“When we finally ‘know’ we are dying, and all other sentient beings are dying with us, we start to have a burning, almost heartbreaking sense of the fragility and preciousness of each moment and each being, and from this can grow a deep, clear, limitless compassion for all beings.”
~Sogyal Rinpoche~

Death: a word that many of us fear to hear, some people are barely able to speak the word without fear that it may become their reality. Death is more than just a physical process. Many people who care for those who are dying report that something other than the physiological closing down of the body’s systems happens as we begin to approach death.

It is not always easy to talk about death and dying and it is a common reaction for people so shy away from speaking about death to those who are dying or grieving for a deceased loved one.

The most important gift you can give to the dying is to listen to them. When a dying person senses that family and friends are uncomfortable talking to them about their pending death, it can be hard for them to tell you want they want or need or what they are experiencing, leaving them felling lonely and isolated, not knowing how to say goodbye.

It is a profound experience to be with someone that you love who is at the point of death.
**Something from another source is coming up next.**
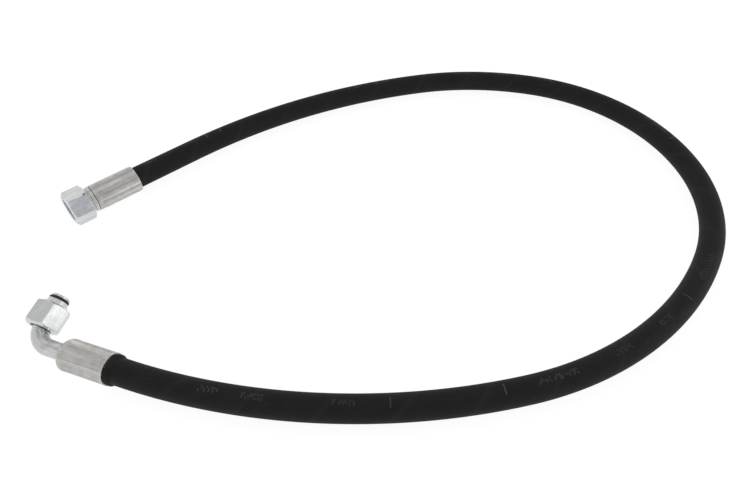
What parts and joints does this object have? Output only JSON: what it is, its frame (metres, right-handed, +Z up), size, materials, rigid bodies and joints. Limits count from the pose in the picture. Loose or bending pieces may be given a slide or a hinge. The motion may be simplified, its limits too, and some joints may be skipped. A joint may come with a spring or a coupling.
{
  "type": "hydraulic hose assembly",
  "caption": "Wire-braid hydraulic hose in a wide loop, with a straight swivel-nut fitting at one end and a right-angle elbow with a sliding union nut at the other.",
  "frame": {"origin": "centre of the end face of end A's cone nose", "axes": "+X runs from the nose along end A's axis into the hose, the loop lies in the XY plane and turns towards -Y, and +Z is up"},
  "size_m": [0.6411, 0.5013, 0.0366],
  "materials": {
    "cover_rubber": "matt black, wrapped",
    "inner_rubber": "smooth black",
    "braid_wire": "brass-coated steel wire",
    "ferrule_zinc": "zinc plated, satin, warm grey",
    "insert_zinc": "zinc plated, satin",
    "tube_zinc": "zinc plated, bluish, semi-bright",
    "nut_zinc": "zinc plated, bluish, semi-bright",
    "bright_wire": "drawn steel wire",
    "seal_rubber": "smooth black nitrile"
  },
  "bodies": {
    "end_a": {"tube_1": "inner_rubber", "braid_in_1": "braid_wire", "interlayer_1": "inner_rubber", "braid_out_1": "braid_wire", "cover_1": "cover_rubber", "ferrule_a": "ferrule_zinc", "insert_a": "insert_zinc", "thrust_wire_a": "bright_wire", "o_ring_a": "seal_rubber"},
    "hose_2": {"tube_2": "inner_rubber", "braid_in_2": "braid_wire", "interlayer_2": "inner_rubber", "braid_out_2": "braid_wire", "cover_2": "cover_rubber"},
    "hose_3": {"tube_3": "inner_rubber", "braid_in_3": "braid_wire", "interlayer_3": "inner_rubber", "braid_out_3": "braid_wire", "cover_3": "cover_rubber"},
    "hose_4": {"tube_4": "inner_rubber", "braid_in_4": "braid_wire", "interlayer_4": "inner_rubber", "braid_out_4": "braid_wire", "cover_4": "cover_rubber"},
    "hose_5": {"tube_5": "inner_rubber", "braid_in_5": "braid_wire", "interlayer_5": "inner_rubber", "braid_out_5": "braid_wire", "cover_5": "cover_rubber"},
    "end_b": {"tube_6": "inner_rubber", "braid_in_6": "braid_wire", "interlayer_6": "inner_rubber", "braid_out_6": "braid_wire", "cover_6": "cover_rubber", "ferrule_b": "ferrule_zinc", "insert_b": "insert_zinc", "elbow_tube_b": "tube_zinc", "cone_head_b": "insert_zinc", "o_ring_b": "seal_rubber"},
    "nut_a": {"nut_a": "nut_zinc"},
    "nut_b": {"nut_b": "nut_zinc"}
  },
  "joints": [
    {"name": "flex_1", "type": "hinge", "parent": "end_a", "child": "hose_2", "pos_m": [0.41411, -0.07541, 0], "axis": [0, 0, 1], "range_deg": [-2, 30], "stiffness_Nm_per_rad": 9.5},
    {"name": "flex_2", "type": "hinge", "parent": "hose_2", "child": "hose_3", "pos_m": [0.51269, -0.17486, 0], "axis": [0, 0, 1], "range_deg": [-2, 40], "stiffness_Nm_per_rad": 13},
    {"name": "flex_3", "type": "hinge", "parent": "hose_3", "child": "hose_4", "pos_m": [0.52525, -0.34383, 0], "axis": [0, 0, 1], "range_deg": [0, 50], "stiffness_Nm_per_rad": 12.5},
    {"name": "flex_4", "type": "hinge", "parent": "hose_4", "child": "hose_5", "pos_m": [0.40083, -0.45884, 0], "axis": [0, 0, 1], "range_deg": [-2, 45], "stiffness_Nm_per_rad": 10},
    {"name": "flex_5", "type": "hinge", "parent": "hose_5", "child": "end_b", "pos_m": [0.17156, -0.43474, 0], "axis": [0, 0, 1], "range_deg": [-3, 35], "stiffness_Nm_per_rad": 7.5},
    {"name": "nut_a_spin", "type": "hinge", "parent": "end_a", "child": "nut_a", "pos_m": [0, 0, 0], "axis": [1, 0, 0], "continuous": true},
    {"name": "nut_b_slide", "type": "slide", "parent": "end_b", "child": "nut_b", "axis": [0.8612, 0.4637, 0.2079], "range_m": [0, 0.0119]}
  ]
}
How we die is a profoundly personal journey. The goal of palliative and holistic care for people who are facing death focuses on assisting them to enjoy as good a quality of life as possible. Giving end of life care may include keeping the patient as comfortable as possible in order to relieve unnecessary suffering.

Dying may mean different things to different people, however most share a common goal and that is to die a good death. What do we mean by dying a good death? A good death is for the dying person to be free from avoidable distress and suffering, for them to be at peace and as comfortable as possible, surrounded by those closest to them.

The journey towards death is as much about getting to know yourself as any part of life. Learning to recognize ones needs – be they medical, emotional or spiritual – is something that may become more acute when facing death. Being able to identify these needs is an important part of what it means to die well.